15 thoughts on “a review from the red room

  1. As you know, Clive, I am very proud of the works of yours that hang in my study. I am going to look at them MUCH MORE CAREFULLY, and with renewed interest! I have had a sudden memory of Liz, Catriona and Angela sitting together drinking whisky at Kinnersley Castle, with the candlelight gleaming on red, blonde and black hair. xx

    • Oh my, now that was a night! One to remember. (I recall how naughty you and Catriona were when you got together, and I had to get all headmasterly, which just made you both worse!) Speaking of which, we met up with Charles Shearer for his exhibition opening at MoMA Wales last year. He put on a great show.

      Apropos of ‘penises’, I picked up the Lund Humphries monograph this morning, just to casually browse and see what I could find, and before I even got the book open I spotted one on the cover. No, really, I promise you it’s there. It’s upside down, but there are testicles too! Knock me down with a feather, Lizzie was right!!!

  2. I loved that review! He picked up so many different threads and talked about them in such an interesting way. (Phil’s socks and Lucy: good news!)

    Oh, I remember the stories about Lizzie Organ’s funeral–with the piper and a horse in peacock plumes and flower girls and a dog in the pew.

    • Ahhh, yes. Lizzie in her funeral barque arrayed in embroidered finery, a queen in state adorned with barbaric jewellery. The vicar’s astounding black standard poodle sitting in the back pew, the curls of its ears framing a face quite as patrician and aloof in demeanour as Edith Sitwell’s. I watched through a window as the horse in funeral plumes was led by its groom in a stately pavane around the church. Lizzie so loved her horses.

  3. Me too Lucy, it’s my new favourite game!

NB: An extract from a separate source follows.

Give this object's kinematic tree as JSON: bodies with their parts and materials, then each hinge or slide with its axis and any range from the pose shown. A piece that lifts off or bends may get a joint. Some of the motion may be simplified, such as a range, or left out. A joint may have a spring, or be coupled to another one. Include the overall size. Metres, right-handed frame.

    My lovely hardback copy of Thaliad arrived just before Christmas, fantastic, Marly’s writing blows my socks off! Your illustrations Clive are just perfect with the text, nobody else could have done them, so strong and so poetic

    • Thank you Phil. The book was a pleasure to work on from start to finish. No angst at the outset, no sleepless nights trying to figure out how to best serve the text. It came into the light fully-formed, like Athena out of the thigh of Zeus! Ha ha!

      Lizzie would approve of your new favourite game!

      Now go and put your socks on or you’ll catch a cold!

  4. Fantastic review, thanks for finding it and sharing, Clive! I’m relieved that my dismal knowledge of the classics and other related literature did not matter for I enjoyed Thaliad very much. Bravo to you and Marly!

    (Had a hearty chuckle on the additional anecdote!)

    • Thank you Marja-Leena. It gives me the greatest pleasure to hear of readers enjoying Thaliad. It was eye-opening to discover what a page-turner a post-apocalyptic epic narrative poem could be, which is not something you get to say every day! I’ve read it repeatedly, dipped in many times and I’m about to read it again. It rewards on every level. Brava to Marly. I’m delighted to have been her interior decorator. I usually only get to be a cover-boy!

  5. The closest I got to “knowing” Lizzie was attending her funeral… yet, after that occasion I felt that I HAD known her, and I can clearly hear her voice making this pronouncement about the penises. ; )

    • That was quite a day wasn’t it Anita? Memorable for all the right reasons, with the exception of course that it was her funeral. I miss her still, and always will. Lizzie was a force of life that enhanced the world. Would that there were more around like her.